**OBJECTIVE**: Search the data below for "three"; list each line that holds it.

**DATA**:
☆ ☆ ☆ ☆
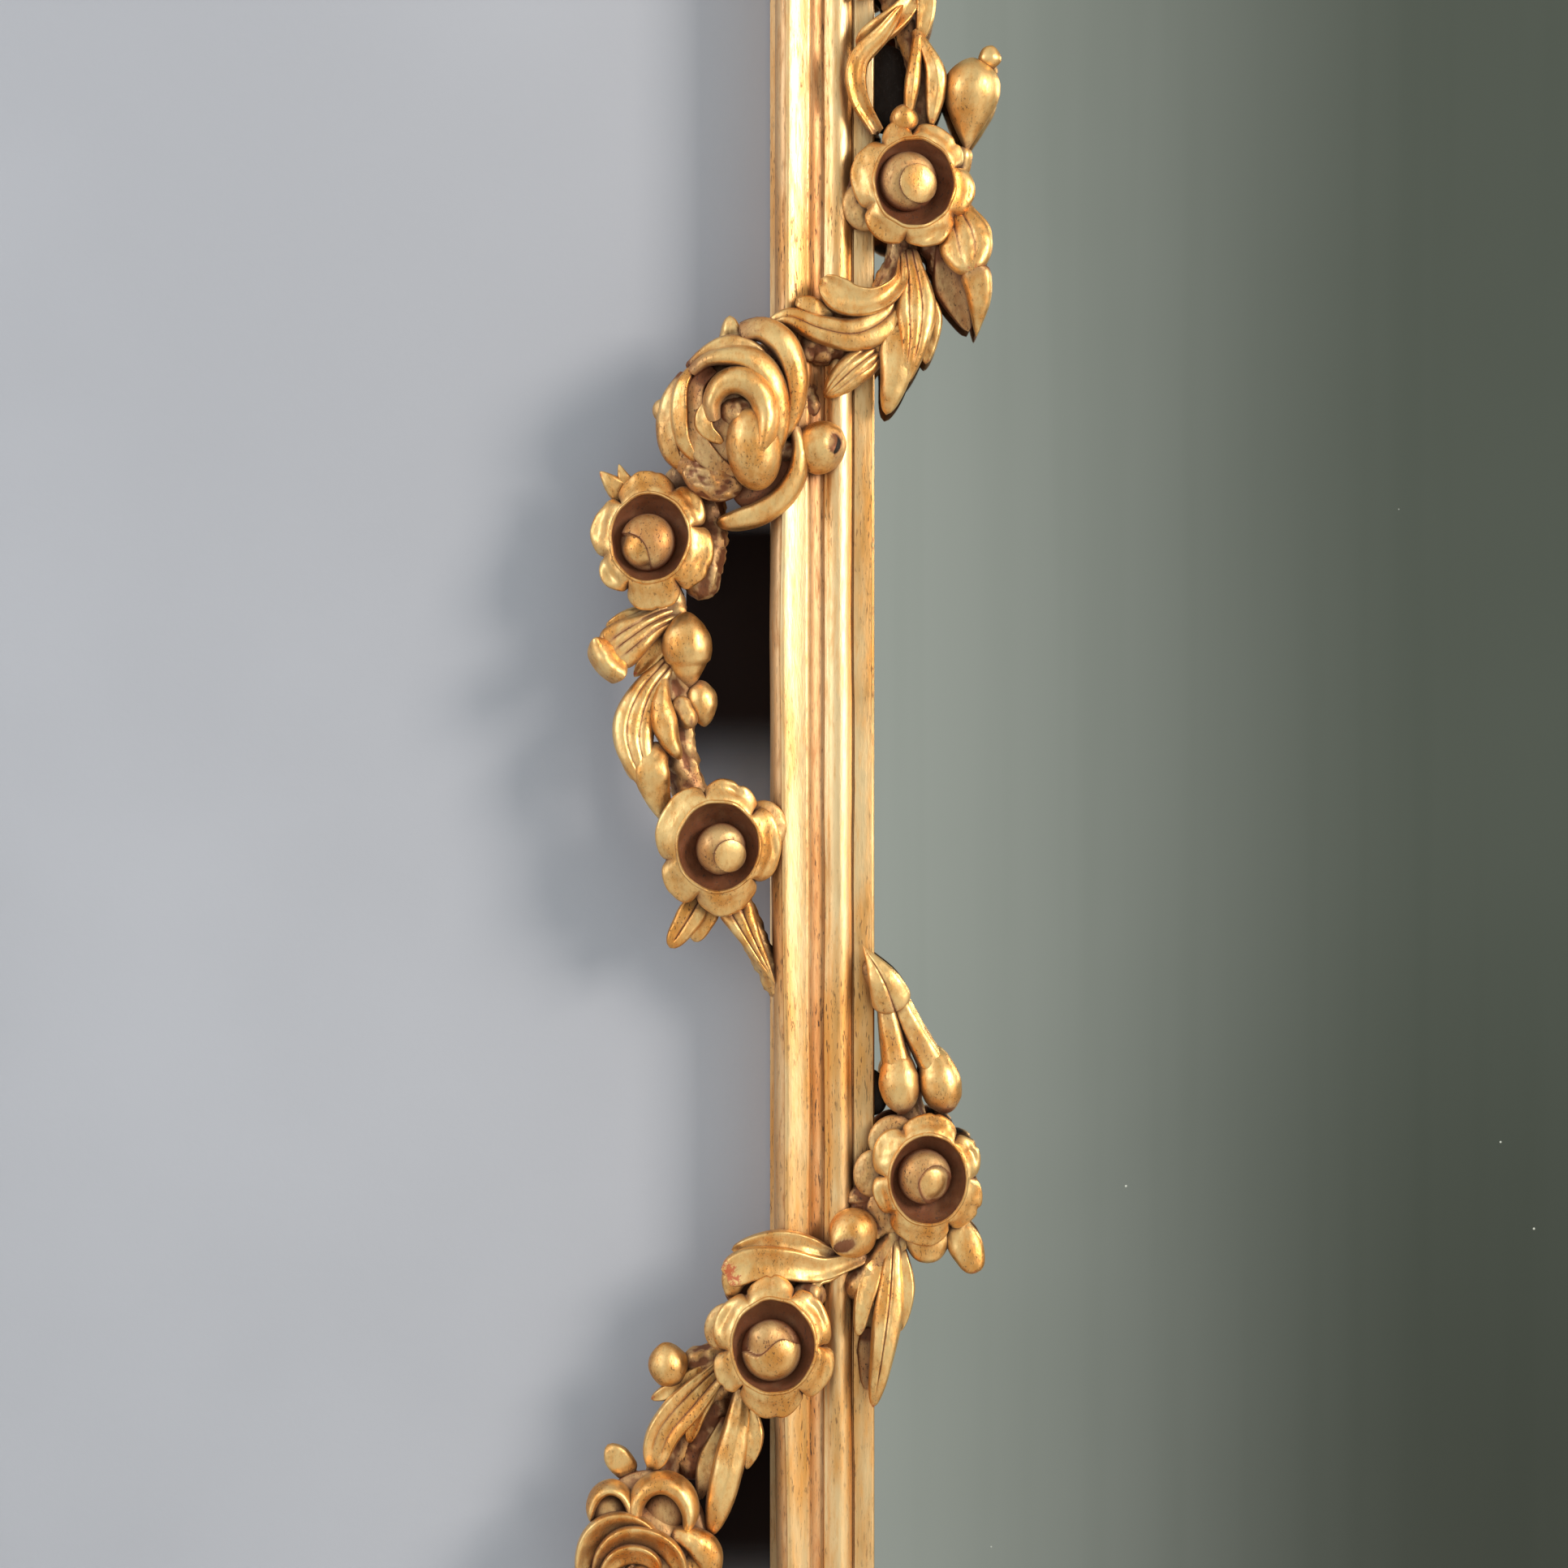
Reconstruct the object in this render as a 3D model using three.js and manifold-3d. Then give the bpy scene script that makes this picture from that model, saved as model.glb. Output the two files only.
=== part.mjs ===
// Carved and gilded pier mirror: a mitred moulding frame wound with carved garlands, a mirror plate
// in its rebate, backboards behind it and two brass wall plates. Millimetres, +Z up, the room on the
// -Y side. The origin is the middle of the backboards' rear face, which lies flat on the wall.
import * as THREE from "three";
import { mergeVertices } from "three/addons/utils/BufferGeometryUtils.js";
import Module from "manifold-3d";

const wasm = await Module();
wasm.setup();

// ---- Driving dimensions ----------------------------------------------------------------------

const FRAME_WIDTH = 820; // over the moulding, without the carving
const FRAME_HEIGHT = 1480;
const SEAT = 0.3; // clearance between pieces that touch

const BOARD_THICKNESS = 10;
const BOARD_COUNT = 3;
const BOARD_JOINT = 0.5;
const GLASS_THICKNESS = 5;
const REBATE_WIDTH = 10;
const REBATE_PLAY = 1.5; // between the rebate and what lies in it

// The moulding's section. Widths follow one another from the outer edge to the glass, and each
// height is given over the one before, from the rebate forward.
const ROUND_WIDTH = 8; // the outer side's rounding
const HOLLOW_WIDTH = 12;
const COVE_WIDTH = 9;
const BEAD_WIDTH = 15;
const SIGHT_WIDTH = 12; // the plain band next to the glass
const SIGHT_LIP = 9; // thickness over the plate, at the sight edge
const SIGHT_FALL = 3;
const BEAD_STEP = 3;
const BEAD_RISE = 5;
const RIDGE_RISE = 9;
const ROUND_HEIGHT = 11;
const HOLLOW_SAG = 1.6;
const CURVE_STEPS = 3; // straight pieces in each curve of the section

const KEY_LEG = 44; // feathers let into the mitres
const KEY_THICKNESS = 4;
const KEY_INSET = 18; // from the wall to the feather

const PLATE_WIDTH = 26; // wall plates
const PLATE_GRIP = 24; // the length that lies on the rail
const PLATE_REACH = 30; // from the rail's edge up to the eye's middle
const PLATE_THICKNESS = 3;
const PLATE_SPACING = 300;
const EYE_RADIUS = 6;
const SCREW_RADIUS = 2;
const SCREW_HEAD_RADIUS = 4;
const SCREW_HEAD = 2.2;
const SCREW_LENGTH = 18;
const SCREW_SPACING = 13;
const SCREW_SIDES = 7;

// Heads: each stands on a flat seat of its own, with its axis square to the seat.
const SEAT_RADIUS = 12;
const SEAT_SIDES = 9; // of the cut that seats each head in its branch
const FLOWER_RADIUS = 34.5;
const FLOWER_DEPTH = 25; // from the seat to the top of the ball
const PETAL_EDGE = 10; // from the seat to the petals' edge
const PETAL_CROWN = 17;
const CUP_LIP = 20;
const CUP_RADIUS = 23;
const CUP_DEPTH = 12;
const BALL_RADIUS = 14;
const BALL_SIDES = 7;
const NOTCH = 0.85; // the outline between two petals, as a share of the head's radius
const ROSE_RADIUS = 37;
const ROSE_DEPTH = 33;
const SEAT_PLAY = 2; // between a head and the wood round its seat
const CLEAR_AHEAD = 80; // how far each head's clearance reaches forward

const STEM_SIDES = 5;
const LEAF_THICKNESS = 5;
const LEAF_STATIONS = 4;
const BUD_SIDES = 6;
const GLASS_AIR = 3; // least air between the carving and the plate

const UPPER_GARLAND = 273; // heights of the garlands' first heads over the frame's middle
const LOWER_GARLAND = -222;
const UPPER_SPRAY = 390; // heights of the sprays' flowers
const LOWER_SPRAY = -134;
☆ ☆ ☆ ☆
**COMPLETE OUTPUT**:
Reconstruct the object in this render as a 3D model using three.js and manifold-3d. Then give the bpy scene script that makes this picture from that model, saved as model.glb. Output the two files only.
import * as THREE from "three";
import { mergeVertices } from "three/addons/utils/BufferGeometryUtils.js";